JAKARTA, KOMPAS — Para pemuda dan pemudi Indonesia meluncurkan Visi 2045 di Jakarta, Rabu (15/8/2018). Visi tersebut merupakan lanjutan semangat Sumpah Pemuda untuk membawa Indonesia berjaya ketika berusia 100 tahun pada 2045.
Ketua Dewan Pembina Indonesia Diaspora Network Global (IDN-Global) Dino Patti Djalal mengatakan, rangkuman visi itu akan segera diserahkan kepada lembaga pemerintahan eksekutif dan legislatif di tingkat pusat dan daerah.
”Seusai pembacaan, visi tersebut masih dalam tahap revisi untuk diserahkan pada bulan ini,” kata Dino seusai Conference of Indonesian Diaspora Youth 2018 (CIDY-2018). Visi 2045 diluncurkan pada hari terakhir konferensi yang digelar selama 13-15 Agustus 2018 dengan tema ”Proyek Visi 2045: Satu Abad Republik Indonesia” itu.
Visi 2045 adalah konsep pembangunan bangsa yang digagas 684 delegasi dari 34 provinsi Indonesia dan lebih dari 150 pemuda Indonesia yang tinggal di 20 negara. Mereka berusia 17-35 tahun.

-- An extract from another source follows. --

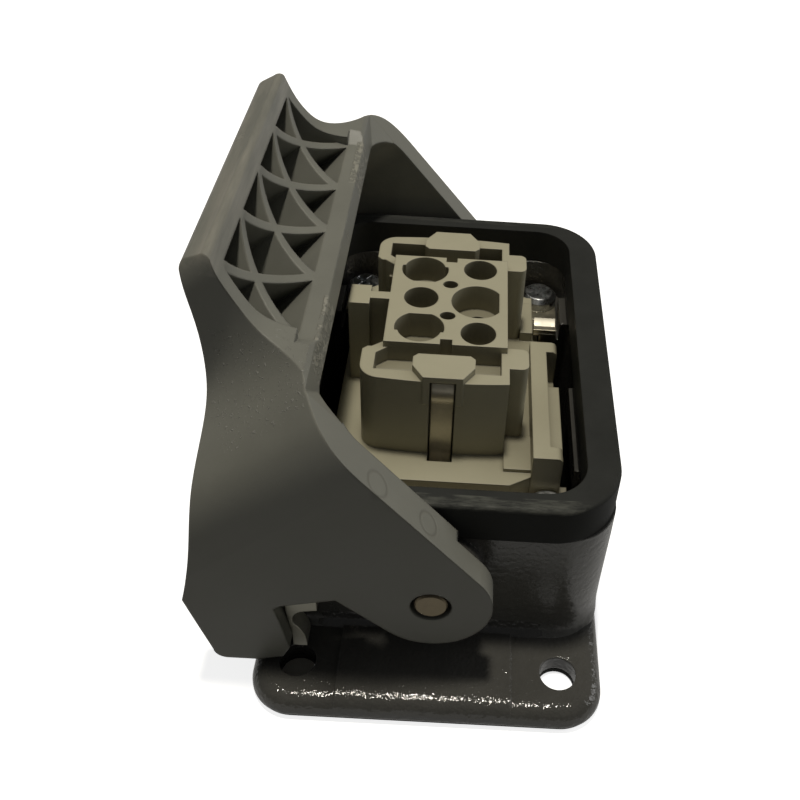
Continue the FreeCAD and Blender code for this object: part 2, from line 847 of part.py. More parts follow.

Penyusunan visi dilakukan berlandaskan empat pilar kebangsaan, yakni Pancasila, Undang-Undang Dasar 1945, semboyan Bhinneka Tunggal Ika, dan Negara Kesatuan Republik Indonesia (NKRI).
Visi 2045 menyebutkan beberapa hal, di antaranya sebelum 2045 Indonesia akan menghadapi tantangan global, seperti pemanasan global dan isu geopolitik. Indonesia akan bersaing dalam membentuk masyarakat yang modern dan terkoneksi. Pemerintah perlu mewaspadai tren ketimpangan, radikalisme, terorisme, dan ancaman penyakit endemik.
Koordinator Perhimpunan Pelajar Indonesia (PPI) Dunia 2017/2018, Pandu Utama Manggala, mengatakan, Visi 2045 adalah ide konkret pemuda dan pemudi Indonesia berdasarkan parameter yang terukur.
”Kami harapkan visi ini akan menjadi dokumen terbuka sehingga bisa diadopsi semua gerakan anak muda,” tutur Pandu.
Menurut dia, visi tersebut disusun bersama para delegasi dari 34 provinsi. Delegasi yang berasal dari daerah diharapkan untuk menyampaikan hasil konferensi tersebut ketika kembali ke kampung halaman masing-masing kepada organisasi terkait dan pemerintah daerah.
Duta Perserikatan Bangsa-Bangsa (PBB) Difabel untuk Asia Pasifik, Sikdam Hasyim, mengatakan, dalam membangun bangsa, seluruh pihak perlu mempertimbangkan keberadaan dan kebutuhan para penyandang disabilitas yang ada.
”Indonesia memiliki 25 juta penyandang disabilitas, tetapi mayoritas masih belum mendapat akses untuk pendidikan, pekerjaan, dan lainnya,” ujarnya.
Sikdam berharap, pada 2045, kebijakan dan kondisi Indonesia akan lebih ramah terhadap kaum difabel. Pembangunan Indonesia tidak akan berhasil tanpa mengikutsertakan kaum difabel.